-------- Exercise data

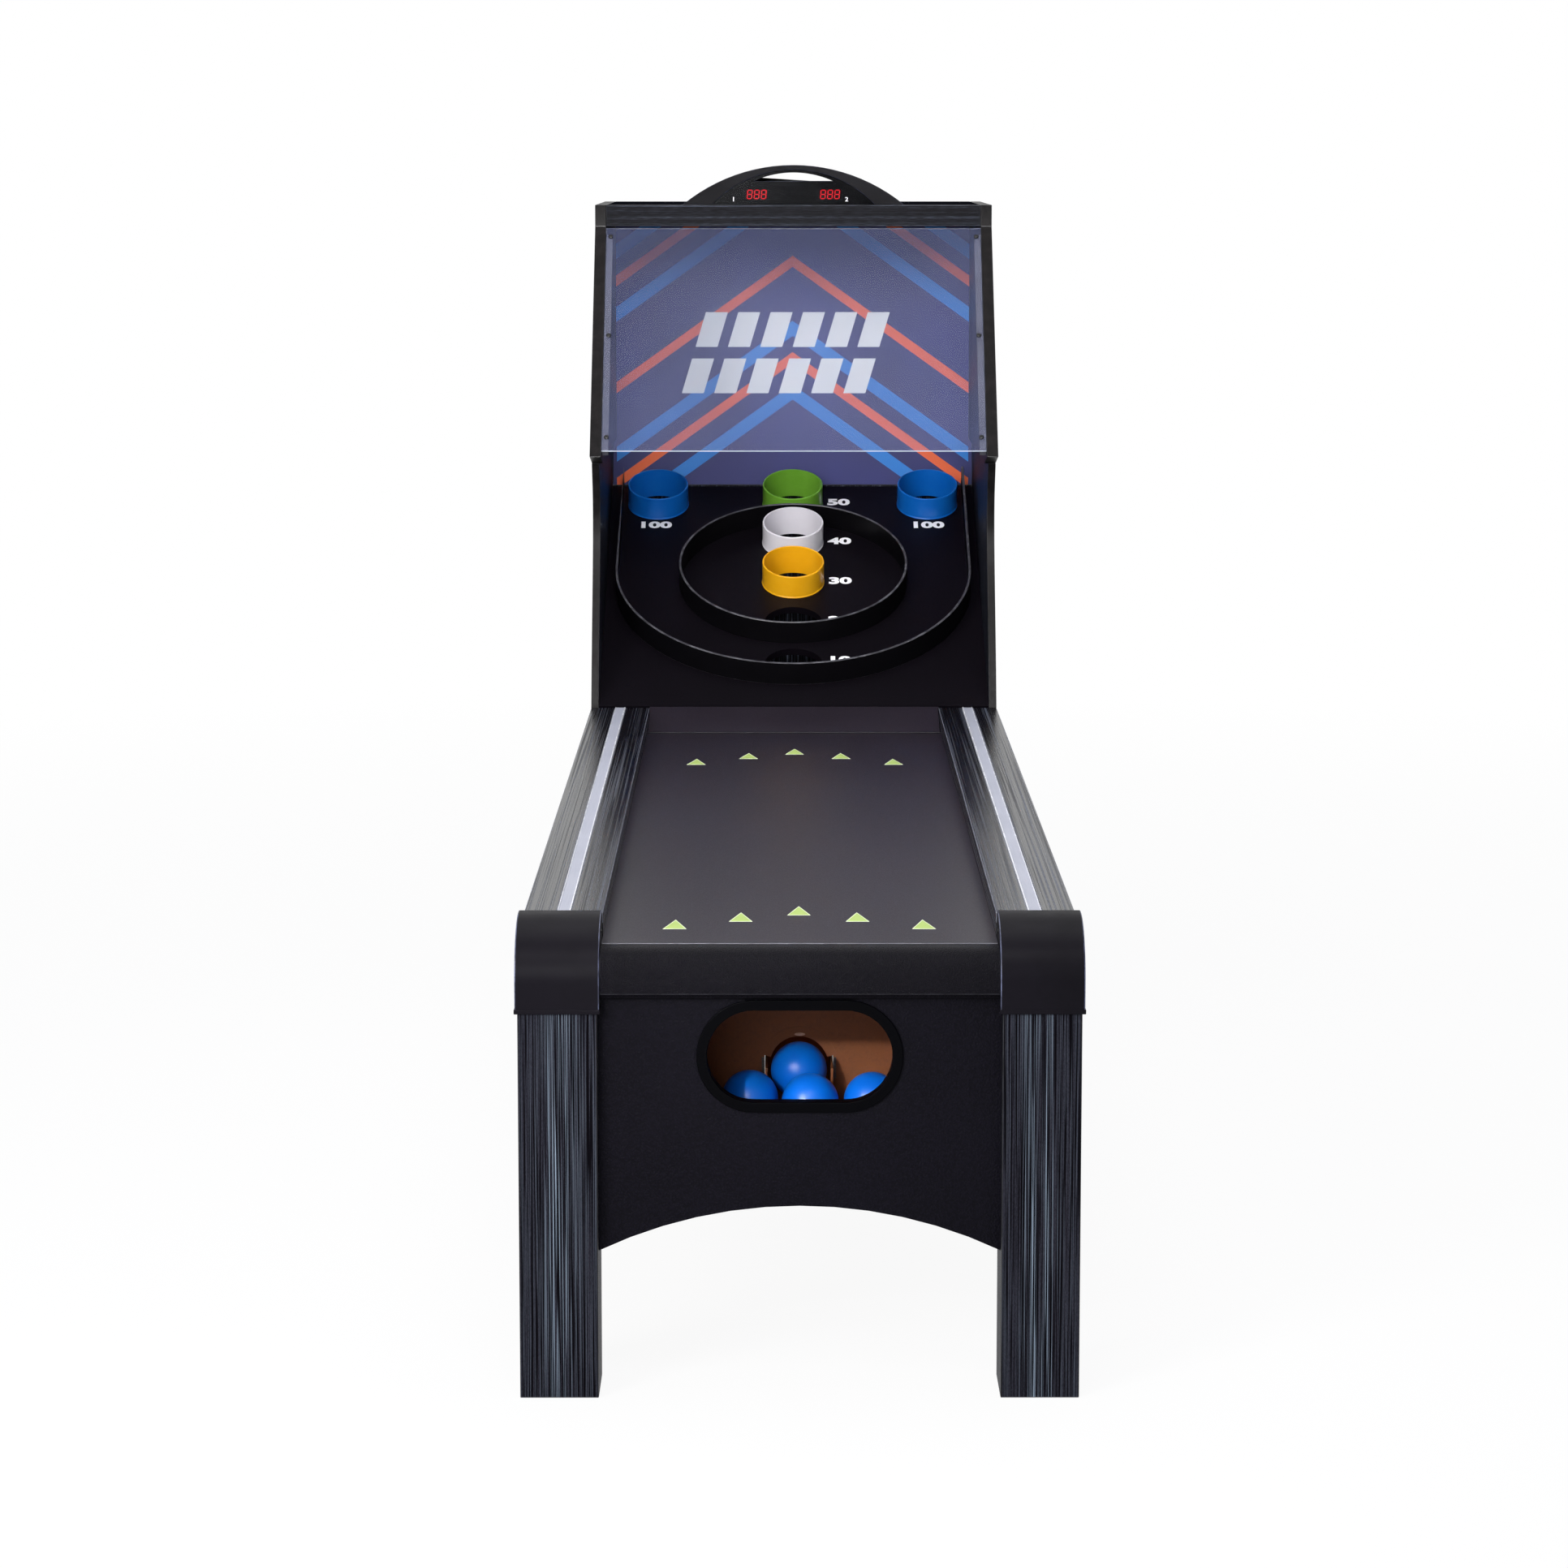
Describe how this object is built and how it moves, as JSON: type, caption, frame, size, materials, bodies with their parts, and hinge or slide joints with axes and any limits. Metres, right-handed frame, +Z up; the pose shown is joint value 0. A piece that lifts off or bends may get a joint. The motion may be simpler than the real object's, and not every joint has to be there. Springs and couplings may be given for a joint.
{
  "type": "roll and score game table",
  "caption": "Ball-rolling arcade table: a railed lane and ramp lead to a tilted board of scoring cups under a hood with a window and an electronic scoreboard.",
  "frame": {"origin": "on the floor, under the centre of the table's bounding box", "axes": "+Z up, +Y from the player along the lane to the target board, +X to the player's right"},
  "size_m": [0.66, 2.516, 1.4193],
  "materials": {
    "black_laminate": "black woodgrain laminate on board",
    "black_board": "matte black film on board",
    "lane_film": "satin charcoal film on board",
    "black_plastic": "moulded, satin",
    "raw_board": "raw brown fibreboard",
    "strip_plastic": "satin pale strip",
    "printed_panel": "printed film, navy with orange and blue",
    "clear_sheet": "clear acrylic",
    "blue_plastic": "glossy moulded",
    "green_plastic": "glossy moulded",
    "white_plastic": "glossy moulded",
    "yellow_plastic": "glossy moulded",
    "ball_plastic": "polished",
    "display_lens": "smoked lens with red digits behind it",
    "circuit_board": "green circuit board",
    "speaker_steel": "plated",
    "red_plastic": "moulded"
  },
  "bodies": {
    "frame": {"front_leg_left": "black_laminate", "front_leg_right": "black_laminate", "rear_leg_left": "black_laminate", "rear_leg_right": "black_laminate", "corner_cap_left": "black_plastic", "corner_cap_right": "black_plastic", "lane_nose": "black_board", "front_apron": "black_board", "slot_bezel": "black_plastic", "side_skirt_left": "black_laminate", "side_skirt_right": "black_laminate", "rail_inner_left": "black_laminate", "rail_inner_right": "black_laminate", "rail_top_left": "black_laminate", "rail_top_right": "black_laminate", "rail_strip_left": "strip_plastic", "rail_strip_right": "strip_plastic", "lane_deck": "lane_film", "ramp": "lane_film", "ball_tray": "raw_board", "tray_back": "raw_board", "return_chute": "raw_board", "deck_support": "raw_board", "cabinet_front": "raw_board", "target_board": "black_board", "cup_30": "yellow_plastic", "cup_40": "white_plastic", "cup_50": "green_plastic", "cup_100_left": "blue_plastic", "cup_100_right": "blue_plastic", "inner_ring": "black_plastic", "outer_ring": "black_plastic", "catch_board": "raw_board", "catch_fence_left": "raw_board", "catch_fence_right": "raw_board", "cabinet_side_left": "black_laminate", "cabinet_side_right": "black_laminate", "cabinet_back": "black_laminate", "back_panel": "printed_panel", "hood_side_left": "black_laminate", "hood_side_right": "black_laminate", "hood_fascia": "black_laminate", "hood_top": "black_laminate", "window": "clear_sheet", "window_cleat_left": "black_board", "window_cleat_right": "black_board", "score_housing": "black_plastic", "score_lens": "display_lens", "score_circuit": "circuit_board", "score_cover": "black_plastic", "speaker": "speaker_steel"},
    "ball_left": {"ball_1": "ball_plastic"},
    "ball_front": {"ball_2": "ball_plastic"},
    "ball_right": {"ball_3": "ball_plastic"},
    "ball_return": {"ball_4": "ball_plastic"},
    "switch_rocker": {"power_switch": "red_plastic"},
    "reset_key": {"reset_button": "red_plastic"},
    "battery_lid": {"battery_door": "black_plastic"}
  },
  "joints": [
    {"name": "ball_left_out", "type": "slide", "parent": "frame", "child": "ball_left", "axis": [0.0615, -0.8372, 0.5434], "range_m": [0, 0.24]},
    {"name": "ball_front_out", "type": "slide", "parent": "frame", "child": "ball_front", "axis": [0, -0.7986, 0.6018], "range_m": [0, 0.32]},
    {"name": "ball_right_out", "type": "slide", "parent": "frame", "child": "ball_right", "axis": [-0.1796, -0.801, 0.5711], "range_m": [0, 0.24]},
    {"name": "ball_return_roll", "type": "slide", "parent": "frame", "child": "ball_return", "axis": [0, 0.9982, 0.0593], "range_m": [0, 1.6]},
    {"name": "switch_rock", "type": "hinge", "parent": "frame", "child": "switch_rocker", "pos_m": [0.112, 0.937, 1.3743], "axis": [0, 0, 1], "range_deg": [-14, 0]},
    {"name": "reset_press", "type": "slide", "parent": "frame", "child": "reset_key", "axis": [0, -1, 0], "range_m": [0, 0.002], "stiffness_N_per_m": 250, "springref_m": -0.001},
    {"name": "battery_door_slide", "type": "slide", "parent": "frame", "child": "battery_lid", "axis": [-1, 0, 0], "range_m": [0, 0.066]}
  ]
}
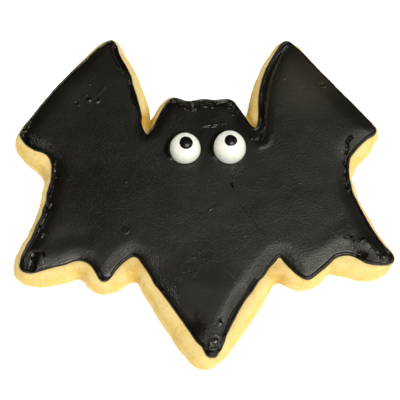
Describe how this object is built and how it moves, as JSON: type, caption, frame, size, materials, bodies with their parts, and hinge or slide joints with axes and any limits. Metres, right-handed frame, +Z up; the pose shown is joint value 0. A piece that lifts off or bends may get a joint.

----------------

Extract all of the data shown above and repeat it verbatim.

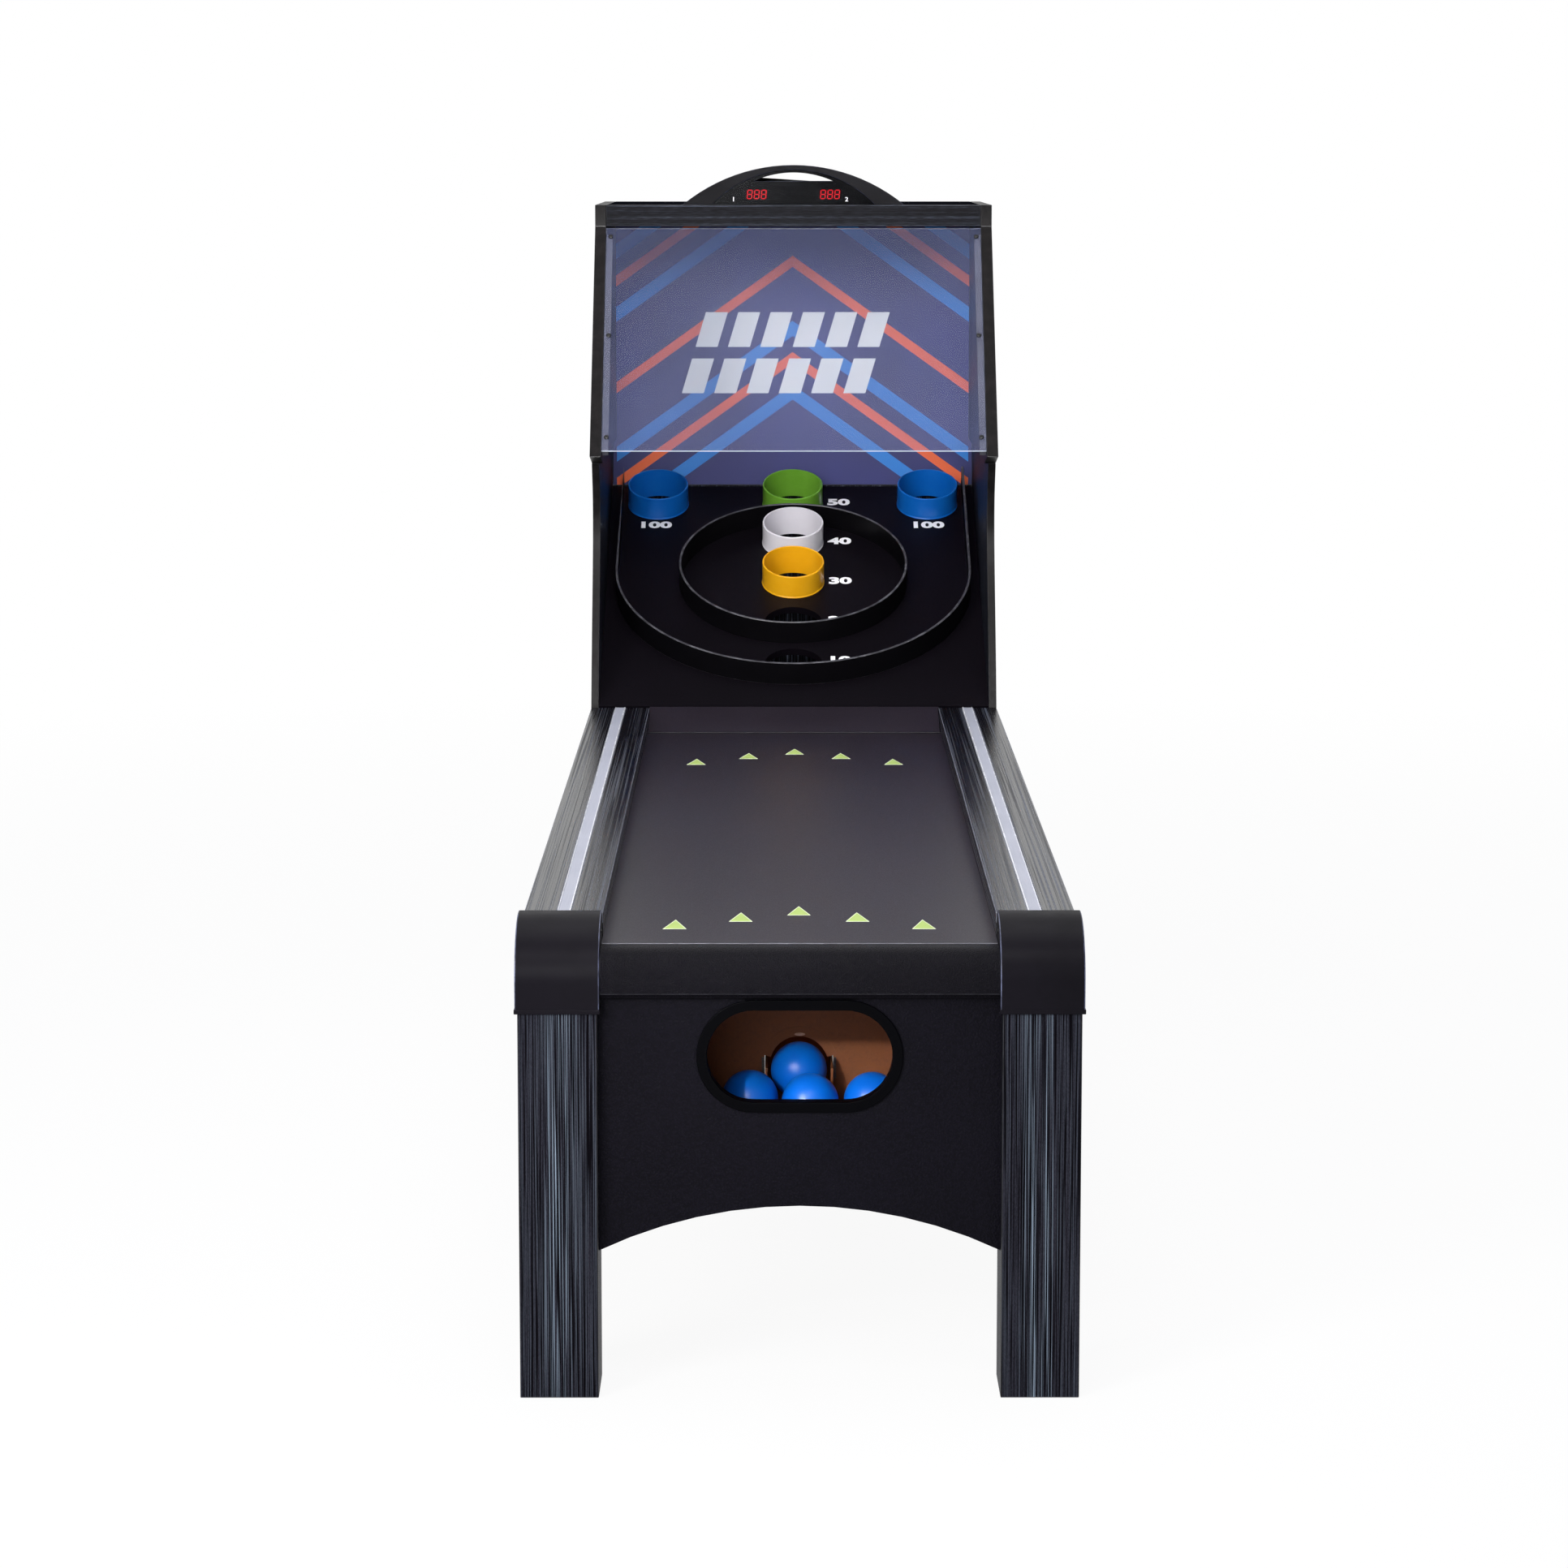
Describe how this object is built and how it moves, as JSON: type, caption, frame, size, materials, bodies with their parts, and hinge or slide joints with axes and any limits. Metres, right-handed frame, +Z up; the pose shown is joint value 0. A piece that lifts off or bends may get a joint. The motion may be simpler than the real object's, and not every joint has to be there. Springs and couplings may be given for a joint.
{
  "type": "roll and score game table",
  "caption": "Ball-rolling arcade table: a railed lane and ramp lead to a tilted board of scoring cups under a hood with a window and an electronic scoreboard.",
  "frame": {"origin": "on the floor, under the centre of the table's bounding box", "axes": "+Z up, +Y from the player along the lane to the target board, +X to the player's right"},
  "size_m": [0.66, 2.516, 1.4193],
  "materials": {
    "black_laminate": "black woodgrain laminate on board",
    "black_board": "matte black film on board",
    "lane_film": "satin charcoal film on board",
    "black_plastic": "moulded, satin",
    "raw_board": "raw brown fibreboard",
    "strip_plastic": "satin pale strip",
    "printed_panel": "printed film, navy with orange and blue",
    "clear_sheet": "clear acrylic",
    "blue_plastic": "glossy moulded",
    "green_plastic": "glossy moulded",
    "white_plastic": "glossy moulded",
    "yellow_plastic": "glossy moulded",
    "ball_plastic": "polished",
    "display_lens": "smoked lens with red digits behind it",
    "circuit_board": "green circuit board",
    "speaker_steel": "plated",
    "red_plastic": "moulded"
  },
  "bodies": {
    "frame": {"front_leg_left": "black_laminate", "front_leg_right": "black_laminate", "rear_leg_left": "black_laminate", "rear_leg_right": "black_laminate", "corner_cap_left": "black_plastic", "corner_cap_right": "black_plastic", "lane_nose": "black_board", "front_apron": "black_board", "slot_bezel": "black_plastic", "side_skirt_left": "black_laminate", "side_skirt_right": "black_laminate", "rail_inner_left": "black_laminate", "rail_inner_right": "black_laminate", "rail_top_left": "black_laminate", "rail_top_right": "black_laminate", "rail_strip_left": "strip_plastic", "rail_strip_right": "strip_plastic", "lane_deck": "lane_film", "ramp": "lane_film", "ball_tray": "raw_board", "tray_back": "raw_board", "return_chute": "raw_board", "deck_support": "raw_board", "cabinet_front": "raw_board", "target_board": "black_board", "cup_30": "yellow_plastic", "cup_40": "white_plastic", "cup_50": "green_plastic", "cup_100_left": "blue_plastic", "cup_100_right": "blue_plastic", "inner_ring": "black_plastic", "outer_ring": "black_plastic", "catch_board": "raw_board", "catch_fence_left": "raw_board", "catch_fence_right": "raw_board", "cabinet_side_left": "black_laminate", "cabinet_side_right": "black_laminate", "cabinet_back": "black_laminate", "back_panel": "printed_panel", "hood_side_left": "black_laminate", "hood_side_right": "black_laminate", "hood_fascia": "black_laminate", "hood_top": "black_laminate", "window": "clear_sheet", "window_cleat_left": "black_board", "window_cleat_right": "black_board", "score_housing": "black_plastic", "score_lens": "display_lens", "score_circuit": "circuit_board", "score_cover": "black_plastic", "speaker": "speaker_steel"},
    "ball_left": {"ball_1": "ball_plastic"},
    "ball_front": {"ball_2": "ball_plastic"},
    "ball_right": {"ball_3": "ball_plastic"},
    "ball_return": {"ball_4": "ball_plastic"},
    "switch_rocker": {"power_switch": "red_plastic"},
    "reset_key": {"reset_button": "red_plastic"},
    "battery_lid": {"battery_door": "black_plastic"}
  },
  "joints": [
    {"name": "ball_left_out", "type": "slide", "parent": "frame", "child": "ball_left", "axis": [0.0615, -0.8372, 0.5434], "range_m": [0, 0.24]},
    {"name": "ball_front_out", "type": "slide", "parent": "frame", "child": "ball_front", "axis": [0, -0.7986, 0.6018], "range_m": [0, 0.32]},
    {"name": "ball_right_out", "type": "slide", "parent": "frame", "child": "ball_right", "axis": [-0.1796, -0.801, 0.5711], "range_m": [0, 0.24]},
    {"name": "ball_return_roll", "type": "slide", "parent": "frame", "child": "ball_return", "axis": [0, 0.9982, 0.0593], "range_m": [0, 1.6]},
    {"name": "switch_rock", "type": "hinge", "parent": "frame", "child": "switch_rocker", "pos_m": [0.112, 0.937, 1.3743], "axis": [0, 0, 1], "range_deg": [-14, 0]},
    {"name": "reset_press", "type": "slide", "parent": "frame", "child": "reset_key", "axis": [0, -1, 0], "range_m": [0, 0.002], "stiffness_N_per_m": 250, "springref_m": -0.001},
    {"name": "battery_door_slide", "type": "slide", "parent": "frame", "child": "battery_lid", "axis": [-1, 0, 0], "range_m": [0, 0.066]}
  ]
}
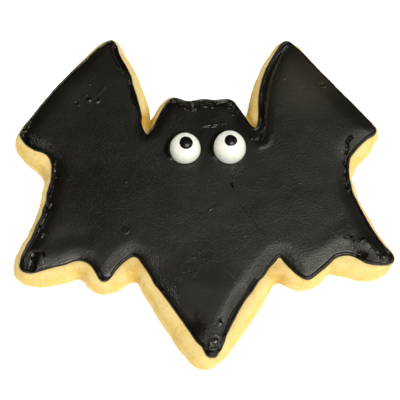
Describe how this object is built and how it moves, as JSON: type, caption, frame, size, materials, bodies with their parts, and hinge or slide joints with axes and any limits. Metres, right-handed frame, +Z up; the pose shown is joint value 0. A piece that lifts off or bends may get a joint.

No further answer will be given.